Numts and heteroplasmy are the bees’ knees
Don’t know your numts from your heteroplasmy? Not to worry. Most scientists have a limited understanding of them too. “Despite the widespread use of mitochondrial DNA as the most common molecular marker in evolutionary biology, the evolutionary origins, prevalence and consequences of numts and heteroplasmy in non-model organisms remain largely unknown,” says Elaine Françoso, a researcher specialising in genetics and evolution of bees at Royal Holloway University of London(opens in new window). Helping to fill this knowledge gap is the EU-funded EVOBOMICS project. “By delivering the first comparative, genome-scale analysis of both phenomena in non-model organisms, the project substantially improves the reliability of studies that rely on mitochondrial DNA,” adds Françoso, the project’s principal investigator.

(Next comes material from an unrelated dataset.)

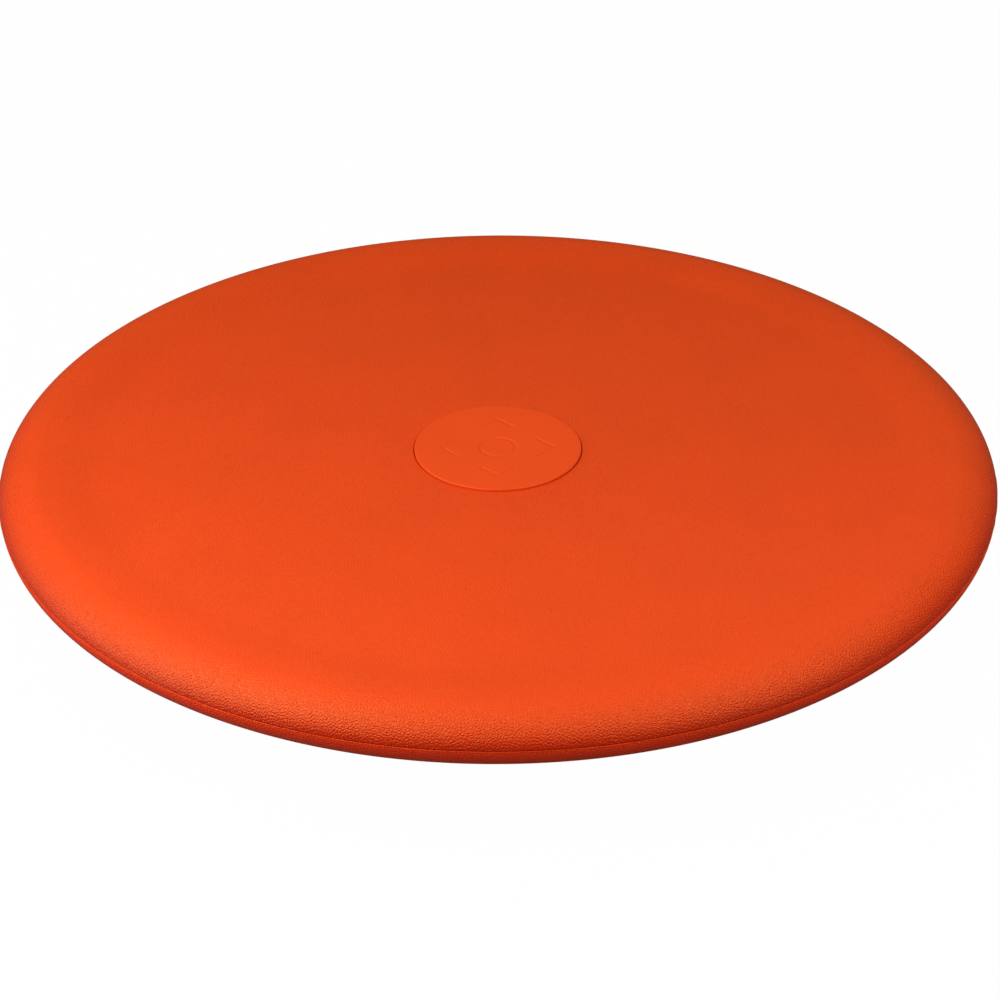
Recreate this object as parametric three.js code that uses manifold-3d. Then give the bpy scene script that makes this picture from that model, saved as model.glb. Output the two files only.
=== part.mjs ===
// Balance disc: a round floor seat that rocks on a shallow dome.
// Units are millimetres, +Z is up. The origin is on the disc's axis, at the underside of the
// rubber pad it rests on. The badge reads the right way up for someone standing at -Y.

import * as THREE from 'three';
import { mergeVertices } from 'three/addons/utils/BufferGeometryUtils.js';
import Module from 'manifold-3d';

const wasm = await Module();
wasm.setup();

// ---- Driving dimensions ---------------------------------------------------------------------

const DISC_RADIUS = 238; // out to the tip of the moulding flash at the seam
const SEAM_HEIGHT = 49.6; // where the two shells meet
const TURN_STEPS = 72; // facets round the big turned parts
const GAP = 0.3; // clearance between neighbouring pieces

// Seat shell: flat middle, shallow dish, bead and rolled edge, measured up from the seam.
const CREST_RISE = 13.9;
const DISH_DEPTH = 1.9;
const DISH_INNER_RADIUS = 188;
const DISH_OUTER_RADIUS = 214;
const ROLL_WIDTH = 20;
const ROLL_EXPONENT = 1.7; // 2 would be an ellipse; less makes the lip crisper
const SEAT_WALL = 3.0;
const FLASH_REACH = 0.4; // how far the flash stands out of the rim
const FLASH_HEIGHT = 0.7;
const SPIGOT_DEPTH = 3.5; // lip that drops inside the base shell and centres the two
const SPIGOT_WALL = 2.2;

// Base shell: lower roll, then a spherical dome down to a small flat.
const LOWER_ROLL_WIDTH = 13.6;
const LOWER_ROLL_DROP = 11.9;
const DOME_EDGE_SLOPE = THREE.MathUtils.degToRad(20);
const DOME_FLAT_RADIUS = 66;
const BASE_WALL = 4.0;
const RIM_WALL = 4.4; // side wall of both shells, measured in from the rim
const RADIAL_RIBS = 12;
const RIB_WALL = 2.6;
const RIB_INNER_RADIUS = 70;
const RING_RIB_WIDTH = 17;

// Pieces fitted to the shells.
const BADGE_RADIUS = 39.9;
const BADGE_PROUD = 1.0;
const BADGE_SUNK = 1.5;
const BADGE_EDGE = 0.5; // chamfer round the badge
const PAD_RADIUS = 60;
const PAD_SUNK = 2.0;
const PAD_EDGE = 1.0;
const GRIP_RADIUS = 128;
const GRIP_WIDTH = 10;
const GRIP_SUNK = 2.2;
const GRIP_PROUD = 0.6;
const BOARD_THICKNESS = 6.0;
const BOARD_RADIUS = 224;
const LEDGE_WIDTH = 11;
const FOAM_RADIUS = 227;
const VENT_RADIUS = 172; // where the vent sits on the dome
const VENT_AZIMUTH = THREE.MathUtils.degToRad(75);
const VENT_STEPS = 24;
const VENT_HEAD_RADIUS = 7;
const VENT_HEAD_DEPTH = 1.8;
const VENT_SHANK_RADIUS = 4;
const VENT_SHANK_LENGTH = 6.5;

// ---- Derived heights and curves -------------------------------------------------------------

const bodyRadius = DISC_RADIUS - FLASH_REACH;
const crestHeight = SEAM_HEIGHT + CREST_RISE;
const seatHeight = crestHeight - DISH_DEPTH;
const seatUnderside = seatHeight - SEAT_WALL;
const baseTop = SEAM_HEIGHT - GAP;
const boardTop = SEAM_HEIGHT - 0.5;
const ledgeHeight = boardTop - BOARD_THICKNESS - GAP;

// The lower roll is an ellipse, left where its slope has dropped to the dome's edge slope.
const rollEnd = Math.atan(LOWER_ROLL_DROP / (LOWER_ROLL_WIDTH * Math.tan(DOME_EDGE_SLOPE)));
const domeEdgeRadius = bodyRadius - LOWER_ROLL_WIDTH * (1 - Math.cos(rollEnd));
const domeEdgeHeight = SEAM_HEIGHT - LOWER_ROLL_DROP * Math.sin(rollEnd);
const domeRadius = domeEdgeRadius / Math.sin(DOME_EDGE_SLOPE);
const domeCentre = domeEdgeHeight + domeRadius * Math.cos(DOME_EDGE_SLOPE);

// Height of the sphere that lies `inside` millimetres inside the dome's outer face.
function domeHeight(radius, inside = 0) {
  return domeCentre - Math.sqrt((domeRadius - inside) ** 2 - radius ** 2);
}

const domeFlatHeight = domeHeight(DOME_FLAT_RADIUS);

// ---- Helpers --------------------------------------------------------------------------------

function steps(count, first, last) {
  return Array.from({ length: count + 1 }, (_, i) => first + ((last - first) * i) / count);
}

// A closed solid from any closed three.js geometry.
function solidFrom(geometry) {
  const bare = new THREE.BufferGeometry();
  bare.setAttribute('position', geometry.getAttribute('position'));
  if (geometry.index) bare.setIndex(geometry.index);
  const merged = mergeVertices(bare, 1e-4);
  const corners = merged.index.array;
  const triangles = [];
  for (let i = 0; i < corners.length; i += 3) {
    const [a, b, c] = corners.slice(i, i + 3);
    if (a !== b && b !== c && c !== a) triangles.push(a, b, c);
  }
  return new wasm.Manifold(new wasm.Mesh({
    numProp: 3,
    vertProperties: Float32Array.from(merged.getAttribute('position').array),
    triVerts: Uint32Array.from(triangles),
  }));
}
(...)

Researchers turn to bumblebees
As Françoso explains, nuclear mitochondrial pseudogenes, or numts, are non-functional copies of genes of mitochondrial origin that are found in the nuclear genome. Heteroplasmy, on the other hand, is the presence of different mitochondrial genotypes in the same organism. EVOBOMICS, which received support from the Marie Skłodowska-Curie Actions(opens in new window) programme, wanted to know how the two phenomena evolved. To do that, researchers turned to bumblebees. “While it is generally believed that numts and mitochondrial heteroplasmy are rare in bumblebees, our prior research indicated otherwise,” explains Françoso. To confirm this hunch, the project used long-read sequencing technologies to generate high-quality nuclear and mitochondrial genomes for multiple bumblebee species. This allowed researchers to accurately identify, distinguish and analyse numts and heteroplasmy within an explicit evolutionary framework.

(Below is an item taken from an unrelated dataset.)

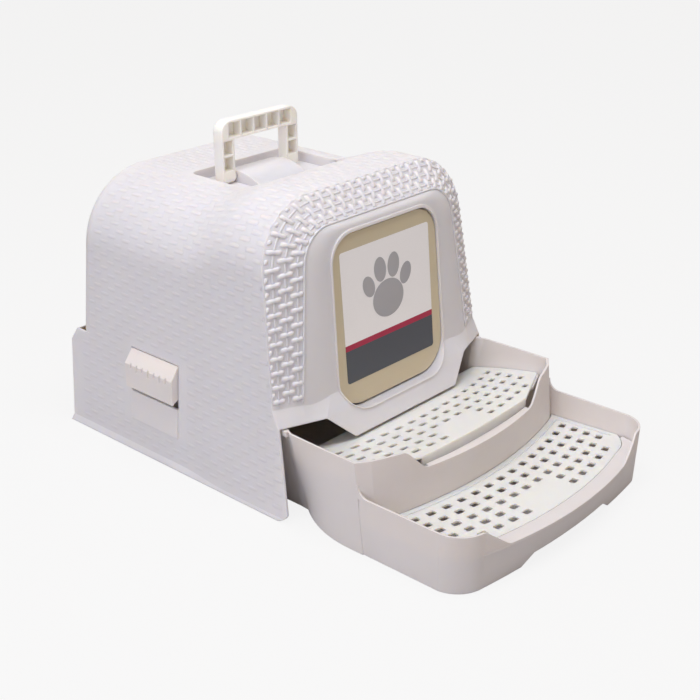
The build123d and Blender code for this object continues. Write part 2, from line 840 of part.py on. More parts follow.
def lower_grid_outline(level, inset=0.0):
    """Outline of the lower grid on its own plane."""
    gap = tray_wall + grid_gap + inset

    def at(x, y):
        return (x, along(y, lower_y, lower_fall))

    side = tray_half - step_draft * (1 - level) - gap
    share = lower_z / rim_z
    riser = riser_foot + (riser_rim - riser_foot) * share - grid_gap - inset
    riser_end = riser_end_foot + (riser_end_rim - riser_end_foot) * share - grid_gap - inset
    bend_y = lower_bend_y + inset
    corner_y = lower_corner_y + inset
    with BuildSketch(mode=Mode.PRIVATE) as outline:
        with BuildLine():
            ThreePointArc(at(-riser_end_half, riser_end), at(0, riser), at(riser_end_half, riser_end))
            ThreePointArc(at(-lower_bend, bend_y), at(0, lower_front + inset), at(lower_bend, bend_y))
            for turn in (1, -1):
                Polyline(
                    at(turn * riser_end_half, riser_end),
                    at(turn * side, riser_end + lower_rear_corner),
                    at(turn * side, lower_side_y),
                )
                ThreePointArc(
                    at(turn * side, lower_side_y),
                    at(turn * (side - lower_corner), corner_y),
                    at(turn * lower_bend, bend_y),
                )
        make_face()
    return outline.sketch


def riser_band(level, width):
    """Plan of a band from inside the riser's wall to so far behind the riser's front."""
    front = riser_foot + (riser_rim - riser_foot) * level
    half = lip_half - lip_round / 2
    outer = front + half**2 / (2 * riser_radius) + 1
    inner = front + width + half**2 / (2 * skirt_radius)
    with BuildSketch(mode=Mode.PRIVATE) as plan:
        with BuildLine():
            ThreePointArc((-half, outer), (0, front + 1), (half, outer))
            ThreePointArc((-half, inner), (0, front + width), (half, inner))
            for turn in (1, -1):
                Line((turn * half, outer), (turn * half, inner))
        make_face()
    return plan.sketch


def tray_ledge(level):
    """Strips along the tray's side walls under the upper grid."""
    with BuildSketch(mode=Mode.PRIVATE) as strips:
        add(upper_grid_outline(level, -grid_gap - 1.0))
        add(upper_grid_outline(level, ledge_width), mode=Mode.SUBTRACT)
        with Locations((0, along(-366.0, upper_y, upper_fall))):
            Rectangle(2 * tray_half, 60, mode=Mode.SUBTRACT)
        with Locations((0, along(upper_rear, upper_y, upper_fall))):
            Rectangle(2 * tray_half, 20, mode=Mode.SUBTRACT)
    return strips.sketch


def step_ledge(level):
    """Ring under the lower grid's edge."""
    with BuildSketch(mode=Mode.PRIVATE) as ring:
        add(lower_grid_outline(level, -grid_gap - 1.0))
        add(lower_grid_outline(level, ledge_width), mode=Mode.SUBTRACT)
    return ring.sketch


def front_ledge(level):
    """Broad lip between the lower step's front wall and its grid."""

    def at(x, y):
        return (x, along(y, lower_y, lower_fall))

    with BuildSketch(mode=Mode.PRIVATE) as lip:
        with BuildLine():
            ThreePointArc(at(-lip_end[0], lip_end[1]), at(0, lip_front), at(*lip_end))
            for turn in (1, -1):
                Polyline(
                    at(turn * lip_end[0], lip_end[1]),
                    at(turn * lip_corner[0], lip_corner[1]),
                    at(turn * lip_side[0], lip_side[1]),
                )
            Line(at(*lip_side), at(-lip_side[0], lip_side[1]))
        make_face()
        add(lower_grid_outline(level, -grid_gap), mode=Mode.SUBTRACT)
        with Locations(at(0, step_side_y + lip_trim / 2)):
            Rectangle(2 * tray_half, lip_trim, mode=Mode.SUBTRACT)
    return lip.sketch


upper_level = (upper_z - grid_thick) / rim_z
lower_level = (lower_z - grid_thick) / step_rim_z

with BuildPart() as step_block:
    with BuildSketch():
        add(step_outline(0))
    with BuildSketch(Plane.XY.offset(step_rim_z)):
        add(step_outline(1))
    loft(ruled=True)

with BuildPart() as notch_roof:
    with BuildSketch(Plane.XZ.offset(drawer_clear)):
        with BuildLine():
            Polyline(
                (-notch_half - tray_wall, 0),
                (-notch_top_half - tray_wall, notch_z + tray_wall),
                (notch_top_half + tray_wall, notch_z + tray_wall),
                (notch_half + tray_wall, 0),
                close=True,
            )
        make_face()
    extrude(amount=-(drawer_clear + notch_back + tray_wall))
    add(step_block.part, mode=Mode.INTERSECT)

with BuildPart() as drawer_tray:
    # lower step
    add(step_block.part)
    over = 1 + 1 / step_rim_z
    with BuildSketch(Plane.XY.offset(floor_thick)):
        add(step_outline(floor_thick / step_rim_z, tray_wall))
    with BuildSketch(Plane.XY.offset(step_rim_z * over)):
        add(step_outline(over, tray_wall))
    loft(ruled=True, mode=Mode.SUBTRACT)
    # litter tray and upper step
    with BuildSketch():
        add(tray_outline(0))
    with BuildSketch(Plane.XY.offset(rim_z)):
        add(tray_outline(1))
    loft(ruled=True)
    # rim inside the hood, under which the latches catch
    with BuildSketch(Plane.XY.offset(rim_z - rim_drop)) as rim_ring:
        with BuildLine():
            Polyline(
                (-rim_half, mouth_y + 6),
                (rim_half, mouth_y + 6),
                (rim_half, tray_rear + rim_half - narrow_half),
                (-rim_half, tray_rear + rim_half - narrow_half),
                close=True,
            )
        make_face()
        fillet(rim_ring.vertices().group_by(Axis.Y)[-1], tray_round + rim_half - narrow_half)
    extrude(amount=rim_drop)
    over = 1 + 1 / rim_z
    with BuildSketch(Plane.XY.offset(floor_thick)):
        add(tray_outline(floor_thick / rim_z, tray_wall))
    with BuildSketch(Plane.XY.offset(rim_z * over)):
        add(tray_outline(over, tray_wall))
    loft(ruled=True, mode=Mode.SUBTRACT)
    # wall between the litter and the steps; the upper grid's rear edge lies on it
    partition_back = partition_y + partition_thick
    partition_top = upper_z + upper_fall * (upper_y - partition_back) - along(grid_thick, 0, upper_fall)
    with BuildSketch(Plane.XZ.offset(-partition_y)):
        with BuildLine():
            top_half = narrow_foot_half + (narrow_half + 5 - narrow_foot_half) * partition_top / rim_z
            Polyline(
                (-narrow_foot_half, floor_thick / 2),
                (-top_half, partition_top),
                (top_half, partition_top),
                (narrow_foot_half, floor_thick / 2),
                close=True,
            )
        make_face()
    extrude(amount=-partition_thick)
    # ledges that carry the grids
    with BuildSketch(grid_plane(upper_y, upper_z, upper_fall, grid_thick)):
        add(tray_ledge(upper_level))
    extrude(amount=-ledge_thick)
    with BuildSketch(grid_plane(lower_y, lower_z, lower_fall, grid_thick)):
        add(step_ledge(lower_level))
    extrude(amount=-ledge_thick)
    with BuildSketch(grid_plane(lower_y, lower_z, lower_fall)):
        add(front_ledge(lower_level))
    extrude(amount=-grid_thick)
    # the riser's broad lip and the ledge behind it, under the upper grid's front edge
    with BuildSketch(Plane.XY.offset(lip_z)):
        add(riser_band(lip_z / rim_z, lip_width))
    extrude(amount=-tray_wall)
    with BuildSketch(Plane.XY.offset(lip_z - tray_wall)):
        add(riser_band(lip_z / rim_z, lip_width + 2 * ledge_width))
    extrude(amount=-ledge_thick)
    # the riser's top dips to the lip between two shoulders
    with BuildSketch(Plane.XZ.offset(riser_clear)) as dip:
        with BuildLine():
            Polyline(
                (-lip_shoulder_half - 2 * lip_round, rim_z + dip_over),
                (-lip_shoulder_half - 2 * lip_round, rim_z),
                (-lip_shoulder_half, rim_z),
                (-lip_half, lip_z),
                (lip_half, lip_z),
                (lip_shoulder_half, rim_z),
                (lip_shoulder_half + 2 * lip_round, rim_z),
                (lip_shoulder_half + 2 * lip_round, rim_z + dip_over),
                close=True,
            )
        make_face()
        fillet(
            dip.vertices().filter_by(lambda v: v.Y < rim_z + 1 and abs(v.X) < lip_shoulder_half + 1),
            lip_round,
        )
    extrude(amount=-riser_dip_depth, mode=Mode.SUBTRACT)
    # the lower step's front dips to its lip
    with BuildSketch(Plane.XZ.offset(drawer_clear)) as dip:
        with BuildLine():
            Polyline(
                (-step_shoulder_half - 2 * step_lip_round, step_rim_z + dip_over),
                (-step_shoulder_half - 2 * step_lip_round, step_rim_z),
                (-step_shoulder_half, step_rim_z),
                (-step_lip_half, step_lip_z),
                (step_lip_half, step_lip_z),
                (step_shoulder_half, step_rim_z),
                (step_shoulder_half + 2 * step_lip_round, step_rim_z),
                (step_shoulder_half + 2 * step_lip_round, step_rim_z + dip_over),
                close=True,
            )
        make_face()
        fillet(
            dip.vertices().filter_by(lambda v: v.Y < step_rim_z + 1 and abs(v.X) < step_shoulder_half + 1),
            step_lip_round,
        )
    extrude(amount=-step_dip_depth, mode=Mode.SUBTRACT)
    # fillets where the upper step's side walls fall to the lower step's rim
    fall_y = tray_corner_foot + (tray_corner_rim - tray_corner_foot) * step_rim_z / rim_z
    fillet_y = fall_y - rim_fillet
    bow = rim_fillet * (1 - sqrt(0.5))
    for turn in (1, -1):
        with BuildSketch(Plane.YZ.offset(turn * (tray_half - tray_wall))):
            with BuildLine():
                ThreePointArc(
                    (fillet_y, step_rim_z),
                    (fall_y - bow, step_rim_z + bow),
                    (fall_y, step_rim_z + rim_fillet),
                )
                Polyline(
                    (fall_y, step_rim_z + rim_fillet),
                    (fall_y + tray_wall, step_rim_z + rim_fillet),
                    (fall_y + tray_wall, step_rim_z - tray_wall),
                    (fillet_y, step_rim_z - tray_wall),
                    (fillet_y, step_rim_z),
                )
            make_face()
        extrude(amount=turn * tray_wall)
    # finger notch in the front foot, roofed over inside
    add(notch_roof.part)
    with BuildSketch(Plane.XZ.offset(drawer_clear)):
        with BuildLine():
            Polyline(
                (-notch_half, 0),
                (-notch_top_half, notch_z),
                (notch_top_half, notch_z),
                (notch_half, 0),
                close=True,
            )
        make_face()
    extrude(amount=-(drawer_clear + notch_back), mode=Mode.SUBTRACT)
drawer_tray.part.label = "drawer_tray"

# ---- step grids, which lift out of the drawer
with BuildPart() as upper_step_grid:
    with BuildSketch(grid_plane(upper_y, upper_z, upper_fall)):
        add(upper_grid_outline(upper_level, 0.0))
    extrude(amount=-grid_thick)
    # skirt down to the ledge behind the riser's lip
    skirt_foot = lip_z - tray_wall
    with BuildSketch(Plane.XY.offset(skirt_foot)):
        add(upper_skirt())
    extrude(amount=upper_z + upper_fall * (upper_y - upper_front) - grid_thick / 2 - skirt_foot)
    split(bisect_by=grid_plane(upper_y, upper_z, upper_fall), keep=Keep.BOTTOM)
    with BuildSketch(grid_plane(upper_y, upper_z, upper_fall)):
        add(slots(upper_y, upper_fall, upper_first_row, upper_row_pitch, upper_pitch, upper_slot))
    extrude(amount=-grid_thick - 1, mode=Mode.SUBTRACT)
upper_step_grid.part.label = "upper_step_grid"

with BuildPart() as lower_step_grid:
    with BuildSketch(grid_plane(lower_y, lower_z, lower_fall)):
        add(lower_grid_outline(lower_level))
    extrude(amount=-grid_thick)
    with BuildSketch(grid_plane(lower_y, lower_z, lower_fall)):
        add(slots(lower_y, lower_fall, lower_first_row, lower_row_pitch, lower_pitch, lower_slot))
    extrude(amount=-grid_thick, mode=Mode.SUBTRACT)
lower_step_grid.part.label = "lower_step_grid"

pieces = (hood_shell, door_flap, door_card, carry_handle, drawer_tray, upper_step_grid, lower_step_grid)
for piece in pieces:
    export_step(piece.part, "parts/" + piece.part.label + ".step")
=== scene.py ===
from math import atan, cos, pi, radians, sin, sqrt, tan

import bmesh
import bpy
from mathutils import Matrix, Vector
from mathutils.bvhtree import BVHTree


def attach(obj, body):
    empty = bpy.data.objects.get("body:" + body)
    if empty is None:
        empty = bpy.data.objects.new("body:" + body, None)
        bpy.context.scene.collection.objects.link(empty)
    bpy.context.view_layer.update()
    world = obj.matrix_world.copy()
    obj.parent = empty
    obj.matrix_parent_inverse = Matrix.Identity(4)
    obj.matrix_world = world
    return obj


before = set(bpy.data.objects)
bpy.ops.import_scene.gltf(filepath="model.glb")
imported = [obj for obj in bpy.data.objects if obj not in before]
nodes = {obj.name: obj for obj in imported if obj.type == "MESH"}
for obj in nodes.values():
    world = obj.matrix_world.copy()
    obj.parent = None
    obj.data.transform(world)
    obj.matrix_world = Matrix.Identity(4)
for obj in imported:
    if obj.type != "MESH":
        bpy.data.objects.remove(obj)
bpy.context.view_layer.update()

# ---- Camera
# Stands to the left of the door and looks down on the steps, as the photograph does.
turn, pitch, roll = radians(-47.72), radians(23.94), radians(-0.22)
back = Vector((sin(turn) * cos(pitch), -cos(turn) * cos(pitch), sin(pitch)))
right = Vector((cos(turn), sin(turn), 0.0))
up = back.cross(right)
level_right, level_up = right.copy(), up.copy()
right = level_right * cos(roll) + level_up * sin(roll)
up = level_up * cos(roll) - level_right * sin(roll)
camera_place = (-1.17873, -1.21189, 0.85053)
focal_share = 1286.18 / 700  # focal length as a share of the picture's width
sensor = 36.0
camera = bpy.data.objects.new("camera", bpy.data.cameras.new("camera"))
camera.data.sensor_width = sensor
camera.data.lens = focal_share * sensor
camera_turn = Matrix((right, up, back)).transposed().to_4x4()
camera.matrix_world = Matrix.Translation(camera_place) @ camera_turn
bpy.context.scene.collection.objects.link(camera)
bpy.context.scene.camera = camera
bpy.context.scene.view_settings.view_transform = "Standard"


# ---- Studio
# A pale floor and backdrop, a broad lamp over the steps, a weaker one at the left and warm
# fill all round.
def hue(red, green, blue):
    """Colour from its everyday 0 to 255 values."""
    shares = [v / 255 for v in (red, green, blue)]
    return [s / 12.92 if s <= 0.04045 else ((s + 0.055) / 1.055) ** 2.4 for s in shares] + [1.0]


def lamp(name, place, target, size, power, colour):
    light = bpy.data.lights.new(name, "AREA")
    light.shape = "RECTANGLE"
    light.size, light.size_y = size
    light.energy = power
    light.color = hue(*colour)[:3]
    holder = bpy.data.objects.new(name, light)
    holder.location = place
    holder.rotation_euler = (Vector(target) - Vector(place)).to_track_quat("-Z", "Y").to_euler()
    bpy.context.scene.collection.objects.link(holder)


lamp("lamp_top", (-0.25, -0.45, 2.4), (-0.2, -0.4, 0.1), (1.6, 0.7), 33.5, (250, 251, 253))
lamp("lamp_left", (-2.6, -0.4, 1.2), (0.0, 0.0, 0.2), (2.0, 1.6), 27.0, (240, 244, 255))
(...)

Potentially useful molecular markers
This research confirmed not only that numts are widespread in bumblebees, but also that they could serve as useful molecular markers. In addition, analyses of mitochondrial heteroplasmy indicated that it might function as a mechanism for maintaining mitochondrial genetic diversity, which could contribute to coadaptation between the mitochondrial and nuclear genes involved in mitochondrial function. According to Françoso, these observations suggest a possible role for heteroplasmy in species distribution and diversification. “Our results imply that heteroplasmy is not merely a frequent feature of mitochondrial genomes in bees, and likely in other organisms as well, but may represent an evolutionarily maintained trait that preserves genetic diversity,” she notes. “This diversity could, in turn, influence how species adapt to different environments, potentially shaping patterns of species distribution.”
A launch pad for future research
In addition to its scientific findings, EVOBOMICS serves as a launch pad for future research. “By establishing best practices for the joint analysis of mitochondrial and nuclear genomes, the project will support similar studies in other organisms, including plants, animals and humans,” concludes Françoso. “It will also facilitate an improved understanding of numts and heteroplasmy-related diseases by placing them in a broader evolutionary context.” Françoso plans to continue her research on mitochondrial genome evolution, with a specific focus on how heteroplasmy and mitonuclear interactions influence species diversification, adaptation and speciation.